ASPIRE is also able to accumulate knowledge on a scale that a clinical cytometrist or pathologist cannot and to use that information to improve its predictions as it receives new cases. A pathologist could potentially remember data from a few hundred AML cases and apply that knowledge to new patients, but computers can remember thousands or even hundreds of thousands of cases "so its accumulated experience is going to be better the more cases are analyzed," Dundar noted in an interview. It would help pathologists to use data from thousands of patients in the diagnosis of new ones, rather than rely on the few cases that they can remember.
Furthermore, computers can visualize data in much higher dimensions than humans are able to and can potentially capture important properties and characteristics that are lost when data dimensionality is reduced. "Human beings are not equipped with imagination to visualize anything beyond three dimensions," Rajwa said.
According to the National Cancer Institute, there were an estimated 19,950 new AML cases in 2016 and an estimated 10,430 deaths from the disease for the year. AML represents 1.2 percent of all new cancer cases in the US. Only 26 percent of patients diagnosed with AML will survive five years after diagnosis.
Predicting which AML patients will go into remission, and who will relapse is a puzzle that the researchers don't claim they've fully solved, "but our initial proof of concept clearly demonstrates that there is some potential in using this machine learning algorithm," Dundar said. "Most hospitals in the US don't have the resources to hire two pathologists or cytometrists, so they could, for example, hire one pathologist and then have this algorithm deployed on a computer. That is how we envision this algorithm [working] in the long-term."
As explained in the paper, the researchers used flow cytometry data from bone marrow samples and medical history data from AML patients, as well as blood data from healthy individuals — a total of 200 diseased and non-diseased immunophenotypic panels — to train their algorithm. They then tested it with data from 36 additional AML cases that were collected at multiple time points.
Specifically, the researchers used non-parametric Bayesian algorithms to cluster patients in the training dataset into sub-populations that represent different cancer cell phenotypes.
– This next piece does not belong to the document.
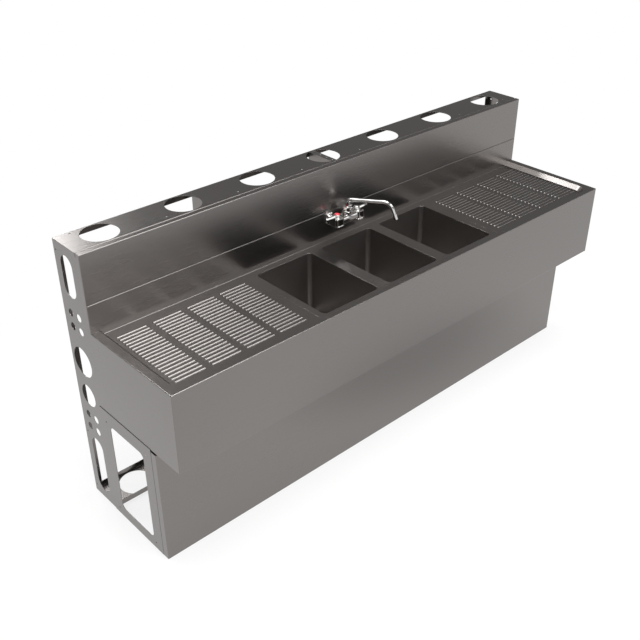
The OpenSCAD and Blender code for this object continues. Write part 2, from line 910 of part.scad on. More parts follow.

They then trained a classification algorithm to learn the patterns in the data and build a model that distinguishes AML with remission cases from AML without remission. According to results reported in the IEEE Transactions on Biomedical Engineering paper, the model predicted remission cases with 100 percent accuracy — 26 out of 26 cases — and to predict relapse in 90 percent of the relevant cases — nine out of 10 cases. Full details of the ASPIRE algorithm are available in a separate paper that was published in BMC Bioinformatics in 2014.
Besides AML, the ASPIRE algorithm can be used to analyze data from other hematological neoplasms. The logical next step would be to test the algorithm in a translational context with an eye towards moving it into clinical use, but the researchers have been unable to secure funding for that purpose.
"It's much, much easier to get funding to do basic research [but] it is very tough to get funding for this next step," Rajwa said. "It is still the major obstacle of taking new ideas to broader use."
Their work has so far been supported with grants from the US Department of Agriculture, the National Institutes of Health, and the National Science Foundation.
Rajwa, Dundar, and their colleagues are continuing to develop the method for use in basic research in areas other than AML. "This is not what we want to do but with the current funding situation … funding a translational science project is not looking very promising," Dundar said.